Task to carry out.
In full and without alteration, give the listing again.

Available data.
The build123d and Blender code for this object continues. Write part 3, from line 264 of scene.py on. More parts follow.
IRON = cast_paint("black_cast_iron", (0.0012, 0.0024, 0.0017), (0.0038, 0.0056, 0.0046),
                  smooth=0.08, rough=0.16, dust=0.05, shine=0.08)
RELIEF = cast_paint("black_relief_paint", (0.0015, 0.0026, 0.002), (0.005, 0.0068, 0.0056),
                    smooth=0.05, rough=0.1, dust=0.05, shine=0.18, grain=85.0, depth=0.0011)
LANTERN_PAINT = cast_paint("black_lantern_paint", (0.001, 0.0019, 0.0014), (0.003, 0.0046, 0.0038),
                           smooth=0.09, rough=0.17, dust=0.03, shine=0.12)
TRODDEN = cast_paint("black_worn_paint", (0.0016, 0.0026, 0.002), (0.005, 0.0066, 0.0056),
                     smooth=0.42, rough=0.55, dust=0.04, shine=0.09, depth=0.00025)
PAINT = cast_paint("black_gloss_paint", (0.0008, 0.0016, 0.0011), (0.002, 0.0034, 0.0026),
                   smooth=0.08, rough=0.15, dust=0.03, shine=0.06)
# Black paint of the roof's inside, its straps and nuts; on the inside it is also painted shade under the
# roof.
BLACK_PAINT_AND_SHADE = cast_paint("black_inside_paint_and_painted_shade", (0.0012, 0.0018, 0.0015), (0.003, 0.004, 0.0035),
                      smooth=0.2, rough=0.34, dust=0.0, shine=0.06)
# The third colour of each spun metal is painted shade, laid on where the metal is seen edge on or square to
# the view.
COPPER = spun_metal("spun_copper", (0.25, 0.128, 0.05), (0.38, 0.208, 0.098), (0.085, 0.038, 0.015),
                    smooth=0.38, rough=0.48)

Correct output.
The build123d and Blender code for this object continues. Write part 3, from line 264 of scene.py on. More parts follow.
IRON = cast_paint("black_cast_iron", (0.0012, 0.0024, 0.0017), (0.0038, 0.0056, 0.0046),
                  smooth=0.08, rough=0.16, dust=0.05, shine=0.08)
RELIEF = cast_paint("black_relief_paint", (0.0015, 0.0026, 0.002), (0.005, 0.0068, 0.0056),
                    smooth=0.05, rough=0.1, dust=0.05, shine=0.18, grain=85.0, depth=0.0011)
LANTERN_PAINT = cast_paint("black_lantern_paint", (0.001, 0.0019, 0.0014), (0.003, 0.0046, 0.0038),
                           smooth=0.09, rough=0.17, dust=0.03, shine=0.12)
TRODDEN = cast_paint("black_worn_paint", (0.0016, 0.0026, 0.002), (0.005, 0.0066, 0.0056),
                     smooth=0.42, rough=0.55, dust=0.04, shine=0.09, depth=0.00025)
PAINT = cast_paint("black_gloss_paint", (0.0008, 0.0016, 0.0011), (0.002, 0.0034, 0.0026),
                   smooth=0.08, rough=0.15, dust=0.03, shine=0.06)
# Black paint of the roof's inside, its straps and nuts; on the inside it is also painted shade under the
# roof.
BLACK_PAINT_AND_SHADE = cast_paint("black_inside_paint_and_painted_shade", (0.0012, 0.0018, 0.0015), (0.003, 0.004, 0.0035),
                      smooth=0.2, rough=0.34, dust=0.0, shine=0.06)
# The third colour of each spun metal is painted shade, laid on where the metal is seen edge on or square to
# the view.
COPPER = spun_metal("spun_copper", (0.25, 0.128, 0.05), (0.38, 0.208, 0.098), (0.085, 0.038, 0.015),
                    smooth=0.38, rough=0.48)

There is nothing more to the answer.